■ **EXERCISE INSTRUCTIONS**
Nothing should be output except the lines from the one containing "const medallion = add('medallion', makeMedallion(), METAL);" through the one containing "from mathutils import Matrix, Vector, noise", both ends included, each repeated exactly.

■ **MATERIAL TO PROCESS**
=-=-=

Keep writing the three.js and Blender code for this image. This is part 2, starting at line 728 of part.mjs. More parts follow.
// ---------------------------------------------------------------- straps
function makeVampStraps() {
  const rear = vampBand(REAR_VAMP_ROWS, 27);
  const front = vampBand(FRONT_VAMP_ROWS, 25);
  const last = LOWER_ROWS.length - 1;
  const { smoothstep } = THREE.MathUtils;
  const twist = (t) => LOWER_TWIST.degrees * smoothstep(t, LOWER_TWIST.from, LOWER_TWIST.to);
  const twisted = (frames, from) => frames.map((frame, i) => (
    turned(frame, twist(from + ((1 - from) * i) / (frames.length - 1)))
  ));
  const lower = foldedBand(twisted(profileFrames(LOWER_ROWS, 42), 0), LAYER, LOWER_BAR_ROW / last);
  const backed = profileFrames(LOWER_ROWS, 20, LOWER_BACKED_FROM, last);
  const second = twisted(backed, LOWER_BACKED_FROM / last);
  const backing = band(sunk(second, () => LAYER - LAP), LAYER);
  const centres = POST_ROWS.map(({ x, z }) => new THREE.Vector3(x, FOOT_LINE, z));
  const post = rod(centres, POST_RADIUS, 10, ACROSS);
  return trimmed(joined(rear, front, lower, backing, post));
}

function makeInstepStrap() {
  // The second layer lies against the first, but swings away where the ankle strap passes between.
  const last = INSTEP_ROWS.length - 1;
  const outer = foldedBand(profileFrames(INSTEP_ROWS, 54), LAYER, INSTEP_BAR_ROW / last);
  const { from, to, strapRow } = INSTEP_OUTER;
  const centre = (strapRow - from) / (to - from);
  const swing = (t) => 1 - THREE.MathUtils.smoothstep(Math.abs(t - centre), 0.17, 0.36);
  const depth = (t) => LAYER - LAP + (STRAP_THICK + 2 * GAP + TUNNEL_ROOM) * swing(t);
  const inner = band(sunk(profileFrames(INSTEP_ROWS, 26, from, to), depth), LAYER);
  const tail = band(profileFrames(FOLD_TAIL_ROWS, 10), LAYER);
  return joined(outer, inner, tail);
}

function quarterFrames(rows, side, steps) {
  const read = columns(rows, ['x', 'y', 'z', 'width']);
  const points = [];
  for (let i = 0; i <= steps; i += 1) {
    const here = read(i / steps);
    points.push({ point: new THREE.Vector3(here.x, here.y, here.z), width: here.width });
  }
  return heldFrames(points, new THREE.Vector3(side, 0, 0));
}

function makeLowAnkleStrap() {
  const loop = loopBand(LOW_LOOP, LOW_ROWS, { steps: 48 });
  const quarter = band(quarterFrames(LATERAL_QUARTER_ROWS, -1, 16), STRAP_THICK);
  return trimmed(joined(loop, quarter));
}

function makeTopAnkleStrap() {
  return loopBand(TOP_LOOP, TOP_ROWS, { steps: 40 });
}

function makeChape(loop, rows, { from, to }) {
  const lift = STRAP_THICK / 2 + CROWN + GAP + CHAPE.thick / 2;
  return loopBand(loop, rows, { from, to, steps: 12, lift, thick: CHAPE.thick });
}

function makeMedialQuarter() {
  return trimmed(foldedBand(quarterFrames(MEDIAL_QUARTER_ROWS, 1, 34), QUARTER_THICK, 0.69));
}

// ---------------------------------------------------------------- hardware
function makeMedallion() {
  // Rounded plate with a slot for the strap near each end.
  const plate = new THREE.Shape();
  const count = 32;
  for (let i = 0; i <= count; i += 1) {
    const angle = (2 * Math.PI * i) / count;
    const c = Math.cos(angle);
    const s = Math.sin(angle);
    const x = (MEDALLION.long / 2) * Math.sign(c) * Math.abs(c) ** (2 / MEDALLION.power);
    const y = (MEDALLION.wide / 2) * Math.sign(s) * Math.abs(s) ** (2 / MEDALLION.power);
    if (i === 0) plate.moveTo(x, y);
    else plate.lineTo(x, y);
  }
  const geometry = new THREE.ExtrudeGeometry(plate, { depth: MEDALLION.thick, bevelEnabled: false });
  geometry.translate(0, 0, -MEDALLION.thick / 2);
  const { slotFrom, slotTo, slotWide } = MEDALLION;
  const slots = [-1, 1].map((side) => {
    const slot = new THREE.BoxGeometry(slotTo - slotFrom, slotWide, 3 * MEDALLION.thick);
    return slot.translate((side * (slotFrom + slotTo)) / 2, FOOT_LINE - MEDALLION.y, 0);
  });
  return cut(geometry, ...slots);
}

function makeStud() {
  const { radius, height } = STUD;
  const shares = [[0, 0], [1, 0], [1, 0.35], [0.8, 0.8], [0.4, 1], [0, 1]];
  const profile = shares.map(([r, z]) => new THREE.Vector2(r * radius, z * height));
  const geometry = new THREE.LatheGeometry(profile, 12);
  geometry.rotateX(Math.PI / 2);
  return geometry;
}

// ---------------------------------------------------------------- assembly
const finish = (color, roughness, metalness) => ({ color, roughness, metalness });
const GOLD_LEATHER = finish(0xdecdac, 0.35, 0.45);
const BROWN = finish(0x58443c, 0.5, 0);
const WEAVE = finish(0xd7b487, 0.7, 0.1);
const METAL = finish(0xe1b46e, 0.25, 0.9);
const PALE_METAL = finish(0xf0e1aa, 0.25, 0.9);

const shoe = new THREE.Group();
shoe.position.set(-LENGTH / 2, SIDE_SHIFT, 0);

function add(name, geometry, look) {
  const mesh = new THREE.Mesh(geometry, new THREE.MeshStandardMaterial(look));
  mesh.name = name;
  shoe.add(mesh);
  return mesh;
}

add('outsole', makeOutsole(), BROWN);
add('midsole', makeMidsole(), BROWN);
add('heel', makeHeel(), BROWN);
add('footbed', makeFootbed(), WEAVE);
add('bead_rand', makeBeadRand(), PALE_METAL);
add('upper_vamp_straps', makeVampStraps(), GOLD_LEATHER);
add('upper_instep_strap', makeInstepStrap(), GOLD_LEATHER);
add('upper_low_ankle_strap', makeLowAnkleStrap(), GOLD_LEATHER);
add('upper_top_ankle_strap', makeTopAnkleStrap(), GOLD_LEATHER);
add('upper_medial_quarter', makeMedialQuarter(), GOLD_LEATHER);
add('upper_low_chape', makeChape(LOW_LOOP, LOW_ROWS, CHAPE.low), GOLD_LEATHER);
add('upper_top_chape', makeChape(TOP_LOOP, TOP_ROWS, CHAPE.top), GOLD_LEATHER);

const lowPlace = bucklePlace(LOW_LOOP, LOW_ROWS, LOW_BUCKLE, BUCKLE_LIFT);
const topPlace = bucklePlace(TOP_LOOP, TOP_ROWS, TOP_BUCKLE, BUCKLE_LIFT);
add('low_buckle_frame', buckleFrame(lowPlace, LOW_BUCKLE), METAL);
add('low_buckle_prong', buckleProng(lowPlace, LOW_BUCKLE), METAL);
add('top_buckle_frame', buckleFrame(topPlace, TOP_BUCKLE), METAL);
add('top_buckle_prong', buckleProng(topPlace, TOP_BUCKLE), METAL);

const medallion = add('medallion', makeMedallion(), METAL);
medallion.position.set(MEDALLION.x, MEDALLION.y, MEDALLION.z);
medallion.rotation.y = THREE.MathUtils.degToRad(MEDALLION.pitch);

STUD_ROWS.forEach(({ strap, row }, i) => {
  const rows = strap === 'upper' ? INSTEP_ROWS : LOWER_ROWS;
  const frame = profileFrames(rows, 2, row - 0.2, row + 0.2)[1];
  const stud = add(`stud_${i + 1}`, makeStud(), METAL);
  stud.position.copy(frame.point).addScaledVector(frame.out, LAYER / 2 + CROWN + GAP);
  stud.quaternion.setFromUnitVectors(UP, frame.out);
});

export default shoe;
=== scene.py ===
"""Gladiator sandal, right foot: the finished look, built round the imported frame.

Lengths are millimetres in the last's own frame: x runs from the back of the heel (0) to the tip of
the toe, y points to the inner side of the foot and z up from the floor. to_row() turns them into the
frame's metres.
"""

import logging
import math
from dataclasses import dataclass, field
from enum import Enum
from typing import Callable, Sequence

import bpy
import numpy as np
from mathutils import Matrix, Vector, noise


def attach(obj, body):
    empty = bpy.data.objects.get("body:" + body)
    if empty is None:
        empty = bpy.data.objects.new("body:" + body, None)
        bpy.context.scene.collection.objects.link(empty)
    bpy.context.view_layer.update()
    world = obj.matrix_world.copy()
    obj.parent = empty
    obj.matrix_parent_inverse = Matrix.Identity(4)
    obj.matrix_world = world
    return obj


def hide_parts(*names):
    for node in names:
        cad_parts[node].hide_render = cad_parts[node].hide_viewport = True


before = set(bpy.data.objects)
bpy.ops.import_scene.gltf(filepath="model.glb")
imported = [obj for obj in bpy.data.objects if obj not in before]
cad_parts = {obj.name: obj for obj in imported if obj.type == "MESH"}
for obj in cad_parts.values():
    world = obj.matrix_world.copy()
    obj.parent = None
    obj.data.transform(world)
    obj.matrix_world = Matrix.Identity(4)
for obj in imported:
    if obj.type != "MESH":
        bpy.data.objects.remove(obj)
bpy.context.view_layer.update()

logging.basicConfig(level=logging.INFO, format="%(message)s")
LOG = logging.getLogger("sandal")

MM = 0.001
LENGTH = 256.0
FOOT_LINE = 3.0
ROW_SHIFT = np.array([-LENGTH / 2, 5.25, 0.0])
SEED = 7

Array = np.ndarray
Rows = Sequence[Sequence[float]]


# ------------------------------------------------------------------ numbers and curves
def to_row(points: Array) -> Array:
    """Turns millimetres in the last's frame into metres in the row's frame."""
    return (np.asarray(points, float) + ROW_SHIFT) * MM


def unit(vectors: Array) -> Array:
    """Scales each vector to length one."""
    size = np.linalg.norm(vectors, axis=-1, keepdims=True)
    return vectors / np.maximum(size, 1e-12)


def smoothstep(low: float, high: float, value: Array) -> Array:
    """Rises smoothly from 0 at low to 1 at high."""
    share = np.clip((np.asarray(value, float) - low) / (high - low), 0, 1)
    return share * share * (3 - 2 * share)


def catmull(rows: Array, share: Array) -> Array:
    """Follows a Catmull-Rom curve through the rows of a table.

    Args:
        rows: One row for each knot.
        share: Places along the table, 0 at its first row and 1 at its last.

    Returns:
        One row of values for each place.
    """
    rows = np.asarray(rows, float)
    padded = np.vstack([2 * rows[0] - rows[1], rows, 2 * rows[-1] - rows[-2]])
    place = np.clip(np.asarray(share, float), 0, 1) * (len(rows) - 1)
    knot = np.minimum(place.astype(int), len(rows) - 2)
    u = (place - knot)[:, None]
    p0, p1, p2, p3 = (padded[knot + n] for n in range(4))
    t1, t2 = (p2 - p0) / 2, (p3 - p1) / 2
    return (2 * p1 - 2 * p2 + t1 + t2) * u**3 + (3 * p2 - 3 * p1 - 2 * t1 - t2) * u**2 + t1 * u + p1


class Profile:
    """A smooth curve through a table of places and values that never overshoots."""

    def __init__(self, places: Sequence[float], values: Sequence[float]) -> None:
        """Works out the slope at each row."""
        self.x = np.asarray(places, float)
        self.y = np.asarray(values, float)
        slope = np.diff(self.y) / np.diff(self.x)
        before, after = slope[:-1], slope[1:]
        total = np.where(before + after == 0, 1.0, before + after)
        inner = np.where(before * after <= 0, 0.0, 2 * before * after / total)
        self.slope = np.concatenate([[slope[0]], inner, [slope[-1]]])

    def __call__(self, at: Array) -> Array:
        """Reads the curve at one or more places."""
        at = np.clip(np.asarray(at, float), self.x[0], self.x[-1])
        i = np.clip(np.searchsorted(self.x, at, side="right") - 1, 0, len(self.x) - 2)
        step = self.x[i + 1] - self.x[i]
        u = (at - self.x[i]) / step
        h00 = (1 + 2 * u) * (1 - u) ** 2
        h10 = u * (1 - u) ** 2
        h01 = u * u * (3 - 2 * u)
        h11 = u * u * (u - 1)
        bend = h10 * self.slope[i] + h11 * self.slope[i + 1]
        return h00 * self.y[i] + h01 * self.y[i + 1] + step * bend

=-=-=

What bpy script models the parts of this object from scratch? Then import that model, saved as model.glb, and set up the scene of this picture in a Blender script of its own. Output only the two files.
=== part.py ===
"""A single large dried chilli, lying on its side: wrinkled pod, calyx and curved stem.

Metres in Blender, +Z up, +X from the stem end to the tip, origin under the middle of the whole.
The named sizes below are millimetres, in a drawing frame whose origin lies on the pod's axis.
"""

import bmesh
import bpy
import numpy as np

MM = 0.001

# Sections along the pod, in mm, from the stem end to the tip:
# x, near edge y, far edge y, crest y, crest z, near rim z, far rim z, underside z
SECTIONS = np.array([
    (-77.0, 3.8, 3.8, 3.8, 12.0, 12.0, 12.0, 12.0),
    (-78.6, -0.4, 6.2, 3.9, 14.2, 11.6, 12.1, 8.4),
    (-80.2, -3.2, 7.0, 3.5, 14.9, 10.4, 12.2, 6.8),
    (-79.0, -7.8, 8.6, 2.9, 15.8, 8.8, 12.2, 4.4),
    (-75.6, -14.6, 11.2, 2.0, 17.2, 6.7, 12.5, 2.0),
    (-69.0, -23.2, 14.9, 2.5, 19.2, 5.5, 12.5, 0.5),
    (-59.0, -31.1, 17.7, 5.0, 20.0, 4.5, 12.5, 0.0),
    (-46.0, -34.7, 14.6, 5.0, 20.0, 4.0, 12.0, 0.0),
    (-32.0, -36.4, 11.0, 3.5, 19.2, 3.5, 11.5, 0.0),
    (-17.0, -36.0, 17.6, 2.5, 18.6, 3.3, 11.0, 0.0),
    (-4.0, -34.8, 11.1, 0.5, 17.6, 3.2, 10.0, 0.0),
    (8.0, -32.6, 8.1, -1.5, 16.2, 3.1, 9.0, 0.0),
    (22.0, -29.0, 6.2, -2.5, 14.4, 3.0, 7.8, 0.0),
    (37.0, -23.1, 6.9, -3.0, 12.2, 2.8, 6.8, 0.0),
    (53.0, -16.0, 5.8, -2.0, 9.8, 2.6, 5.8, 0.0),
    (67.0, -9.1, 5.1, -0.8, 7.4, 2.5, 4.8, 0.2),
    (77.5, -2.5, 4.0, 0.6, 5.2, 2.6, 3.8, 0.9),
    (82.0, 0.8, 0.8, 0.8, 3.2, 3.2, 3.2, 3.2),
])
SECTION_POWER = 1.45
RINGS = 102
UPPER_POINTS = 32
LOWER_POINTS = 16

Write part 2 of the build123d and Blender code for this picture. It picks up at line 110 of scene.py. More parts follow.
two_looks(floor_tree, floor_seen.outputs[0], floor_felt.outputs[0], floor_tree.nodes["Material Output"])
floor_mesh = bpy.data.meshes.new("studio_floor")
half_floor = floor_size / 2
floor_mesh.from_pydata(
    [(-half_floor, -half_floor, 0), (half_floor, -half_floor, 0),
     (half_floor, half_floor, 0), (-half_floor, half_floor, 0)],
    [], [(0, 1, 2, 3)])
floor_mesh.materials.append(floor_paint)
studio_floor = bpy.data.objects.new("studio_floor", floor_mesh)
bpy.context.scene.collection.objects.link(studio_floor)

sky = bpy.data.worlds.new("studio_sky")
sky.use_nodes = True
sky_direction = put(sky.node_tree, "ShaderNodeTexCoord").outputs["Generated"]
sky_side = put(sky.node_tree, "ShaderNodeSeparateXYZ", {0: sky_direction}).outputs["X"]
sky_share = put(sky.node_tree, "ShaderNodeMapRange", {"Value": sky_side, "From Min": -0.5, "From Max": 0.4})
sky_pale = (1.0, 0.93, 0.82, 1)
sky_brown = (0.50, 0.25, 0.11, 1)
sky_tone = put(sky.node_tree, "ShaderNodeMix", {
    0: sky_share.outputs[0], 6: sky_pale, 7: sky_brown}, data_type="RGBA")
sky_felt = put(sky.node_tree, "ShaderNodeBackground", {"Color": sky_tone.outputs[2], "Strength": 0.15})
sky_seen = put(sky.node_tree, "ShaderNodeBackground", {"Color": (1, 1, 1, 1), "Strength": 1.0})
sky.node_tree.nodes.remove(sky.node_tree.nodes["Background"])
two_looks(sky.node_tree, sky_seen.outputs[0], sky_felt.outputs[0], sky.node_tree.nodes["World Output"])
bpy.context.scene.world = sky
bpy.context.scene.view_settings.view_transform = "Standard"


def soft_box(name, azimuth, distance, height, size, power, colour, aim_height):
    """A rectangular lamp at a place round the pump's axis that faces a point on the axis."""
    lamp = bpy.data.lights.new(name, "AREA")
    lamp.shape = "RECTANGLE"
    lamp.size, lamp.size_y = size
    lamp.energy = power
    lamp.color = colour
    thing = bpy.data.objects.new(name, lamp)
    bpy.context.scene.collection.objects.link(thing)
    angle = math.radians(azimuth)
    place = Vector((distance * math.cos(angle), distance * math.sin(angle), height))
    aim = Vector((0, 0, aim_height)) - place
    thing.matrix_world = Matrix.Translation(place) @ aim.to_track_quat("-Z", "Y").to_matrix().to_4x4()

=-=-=

■ **SOLUTION FOR THIS TASK**
const medallion = add('medallion', makeMedallion(), METAL);
medallion.position.set(MEDALLION.x, MEDALLION.y, MEDALLION.z);
medallion.rotation.y = THREE.MathUtils.degToRad(MEDALLION.pitch);

STUD_ROWS.forEach(({ strap, row }, i) => {
  const rows = strap === 'upper' ? INSTEP_ROWS : LOWER_ROWS;
  const frame = profileFrames(rows, 2, row - 0.2, row + 0.2)[1];
  const stud = add(`stud_${i + 1}`, makeStud(), METAL);
  stud.position.copy(frame.point).addScaledVector(frame.out, LAYER / 2 + CROWN + GAP);
  stud.quaternion.setFromUnitVectors(UP, frame.out);
});

export default shoe;
=== scene.py ===
"""Gladiator sandal, right foot: the finished look, built round the imported frame.

Lengths are millimetres in the last's own frame: x runs from the back of the heel (0) to the tip of
the toe, y points to the inner side of the foot and z up from the floor. to_row() turns them into the
frame's metres.
"""

import logging
import math
from dataclasses import dataclass, field
from enum import Enum
from typing import Callable, Sequence

import bpy
import numpy as np
from mathutils import Matrix, Vector, noise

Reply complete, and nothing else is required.